Since Google is the canonical Long Tail company, I should probably have a good response to this. But the truth is that he's no doubt right. Powerlaws do imply wildly unequal distributions of money, power, celebrity and everything else. But this is nothing new. The rich get richer, fame snowballs, and so on. Vilfredo Pareto spotted this in 1906 in Italian wealth distribution, which is why a powerlaw is more commonly known as a "Pareto distribution."
So how to square this with my own prediction of more widely distributed markets? Three ways:
- There's a big difference between a highly concentrated market with a small number of players and one with a huge number of players. If there are ten stores in the world, having one of them with 70% market share smacks of a monopoly. If there are ten million stores, it doesn't. Amazon may be by far the largest e-tailer, but there are hundreds of thousand of other, smaller specialists. Google may be the largest online advertising company, but there are again many thousands in its wake. The Tail is Long. As Schmidt notes, these countless specialists are essential to a well-functioning market, but it's true that few of them are getting rich at it.
- The consequence of the above is that it's very hard to measure the entire market. Schmidt rightly notes that network effects on a global scale mean that Paris Hilton is more famous today, in terms of the number of people who have heard of her, than she would have been a half-century ago. But at the same time, there are millions of microcelebrities (of which I am one, I guess) who are also more more famous than they would have been a half-century ago, for the same reasons. What is the total market of celebrity, and what is Paris Hilton's share? We have no idea--it's practically impossible to measure, to say nothing of how it has changed over the years. But I would bet that the aggregate market for microcelebrity (think: Facebook) is gaining share on traditional celebrity.
- Finally, it's not all about money. As I've said many times, both in the book and elsewhere, most of the rewards in the Tail are non-monetary: a larger audience for producers, and more choice for consumers. Sometimes those can lead to economic benefits, but often they can't.
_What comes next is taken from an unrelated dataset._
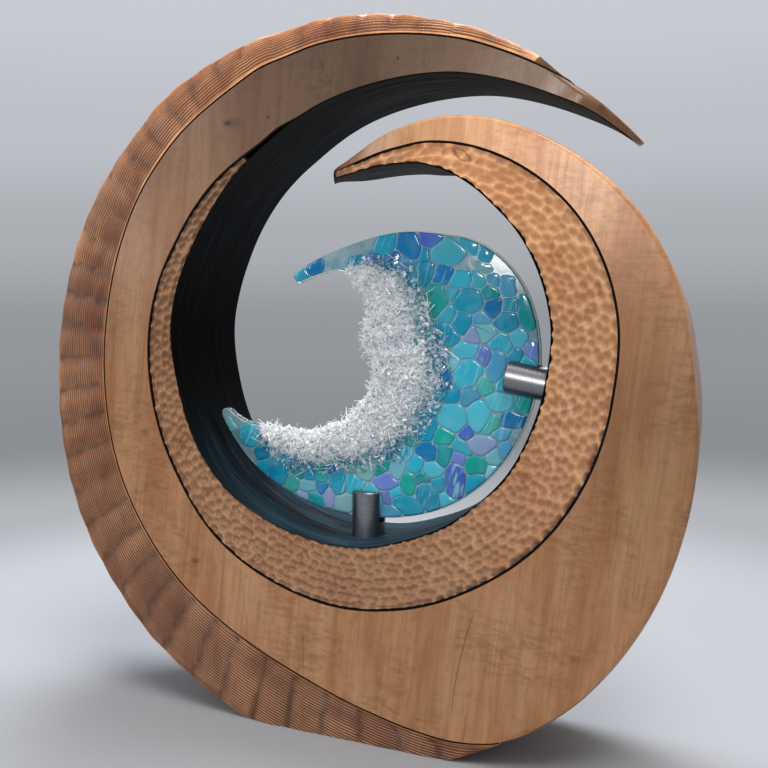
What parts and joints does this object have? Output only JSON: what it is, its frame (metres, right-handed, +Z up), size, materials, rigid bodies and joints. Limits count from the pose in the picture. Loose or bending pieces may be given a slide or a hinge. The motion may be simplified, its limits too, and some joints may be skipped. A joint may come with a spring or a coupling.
{
  "type": "rippled wood wave sculpture",
  "caption": "Free-standing carved wood wave with a ribbed rim, a dimpled inner ring and a dark bore, which holds a fused glass crescent in slotted metal clamps.",
  "frame": {"origin": "on the table, below the middle of the sculpture's box", "axes": "+Z up, +Y from the front face to the back face, +X along the length, towards the side where the outer arm ends"},
  "size_m": [0.4898, 0.1, 0.5116],
  "materials": {
    "oiled_maple": "hand-rubbed oil, satin",
    "ribbed_wood": "carved grooves, oiled and darkened",
    "carved_maple": "gouge dimples, oiled",
    "stained_veneer": "blue-black stain, satin",
    "black_veneer": "dyed black, satin",
    "clear_glass": "fused and fire-polished",
    "mosaic_glass": "fused pieces, fire-polished",
    "crushed_glass": "crushed shards, fused",
    "brushed_aluminium": "brushed",
    "plated_steel": "zinc plated",
    "black_rubber": "matte"
  },
  "bodies": {
    "root": {"smooth_face_body": "oiled_maple", "ribbed_outer_rim": "ribbed_wood", "dimpled_inner_ring": "carved_maple", "dark_bore_liner": "stained_veneer", "inner_black_line": "black_veneer", "outer_black_line": "black_veneer", "clear_base_glass": "clear_glass", "mosaic_glass_layer": "mosaic_glass", "crushed_glass_crest": "crushed_glass", "lower_clamp_bar": "brushed_aluminium", "lower_clamp_stud": "plated_steel", "lower_clamp_front_pad": "black_rubber", "lower_clamp_rear_pad": "black_rubber", "lower_clamp_grub_screw": "plated_steel", "side_clamp_bar": "brushed_aluminium", "side_clamp_stud": "plated_steel", "side_clamp_front_pad": "black_rubber", "side_clamp_rear_pad": "black_rubber", "side_clamp_grub_screw": "plated_steel"}
  },
  "joints": []
}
Today, a decade into the arrival of unlimited variety online, the Long Tail is still more of a cultural force than an economic one.
I'll end by conceding a point: It's hard to make money in the Tail. As Schmidt notes, it's also hard to make money if you don't have a Tail (to satisfy minority taste, which improves the consumer experience), but the revenues are disproportionately in the Head. Perhaps that will never change, but what will change is our definition of Head. Once that was choice counted in tens or hundreds of items. Now, especially in Google's world, it's counted in tens or hundreds of thousands. Powerlaws may indeed create bigger fish, but the Long Tail is all about the bigger pond.